As if it wasn’t enough to have the once-famous novelist Alice Walker publicly claim that the young rhythm and blues singer Alicia Keys will suffer mortal soul decay if Keys goes ahead with her plan to sing in Israel, which Walker and her minions refer to as an Apartheid State, and a huge Internet and petitioning effort to similarly dissuade her, now the national American newspaper USA Today has lent a helping hand.
In a “news article” printed on Wednesday, June 12, USA Today‘s music critic, Steve Jones, cut and pasted nearly the entire press release sent out the day before by the US Campaign for the Academic and Cultural Boycott of Israel.
The press release/news article told USA Today‘s readers that a “delegation representing more than 500 organizations” delivered a petition with “12,000 signatures” to the New York office of Keys’ non-profit Keep a Child Alive which provides support to children and families devastated by AIDS in Africa and India.
The USCACBI petition lists many of the worst-lies-about-Israel-that-Israel-haters-love-to-repeat, such as that Israel is an Apartheid State and that it is a systemic abuser of “Palestinian human rights, and even that Keys’
performance is legitimizing a country that systematically undermines her nonprofit’s mission, that ‘every person has the right to health care and that all children deserve a future.’ Israel routinely denies Palestinians health care and systematically destroys the futures of Palestinian children, denying their rights to education and health care, and regularly arresting Palestinian children and then torturing the vast majority of them.

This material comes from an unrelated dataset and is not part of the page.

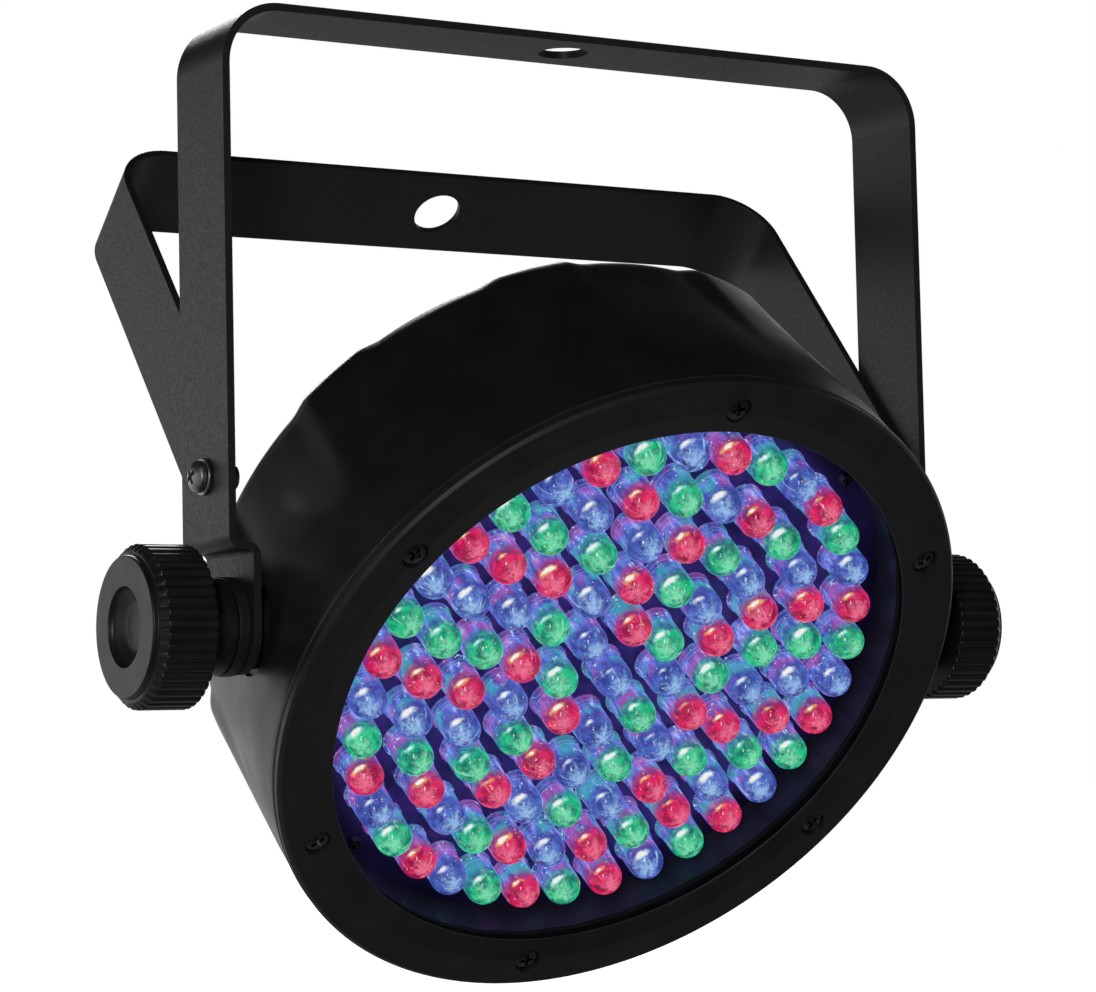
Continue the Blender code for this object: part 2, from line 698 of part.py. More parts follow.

There is no mention in the USA Today article that Israel routinely treats not only hundreds of Arab Palestinian children and adults a year, but that it does so even for the children of terrorists as well as the terrorists themselves, as any quick Internet search would quickly reveal.
An Internet search that took less than five seconds produced information that more than 100,000 Arab Palestinians were treated in Israeli hospitals in 2011. More than 4 million other results also showed up for the simple search “Israel treats Palestinians hospitals.”
Incidentally, that same search revealed that more than 100 Arab Palestinian doctors work in Israeli hospitals – there goes the Apartheid lie, for anyone who might be interested in truthful reporting.
The USA Today article does not put quotes around the following, which is in Jones’s “article”:
In response to Israel’s large-scale abuses of Palestinian rights, Palestinian Civil Society launched a call for a global campaign of boycott, divestment and sanctions of Israel in 2005, modeled on the call by black South Africans for a boycott of apartheid South Africa that helped bring an end to the racist system.
The press release/USA Today article goes on to recount the names of other artists who have been successfully intimidated – eagerly or otherwise – into believing the worst about Israel and who have cancelled their performances in Israel.
Columnist Jeffrey Goldberg was apparently the first to notice the similarity between the press release and the article, and tweeted it on Thursday. The Algemeiner also took note.
Thus far Keys has remained firm and plans to perform in Tel Aviv on July 4. There are some social media efforts to support Keys in this position, including this Facebook page, “Alicia Keys Plays for Peace in Israel,” and an inspired effort by a New Jersey woman described in an earlier Jewish Press article, urging supporters to buy Keys’ music worldwide on the day of her Tel Aviv concert.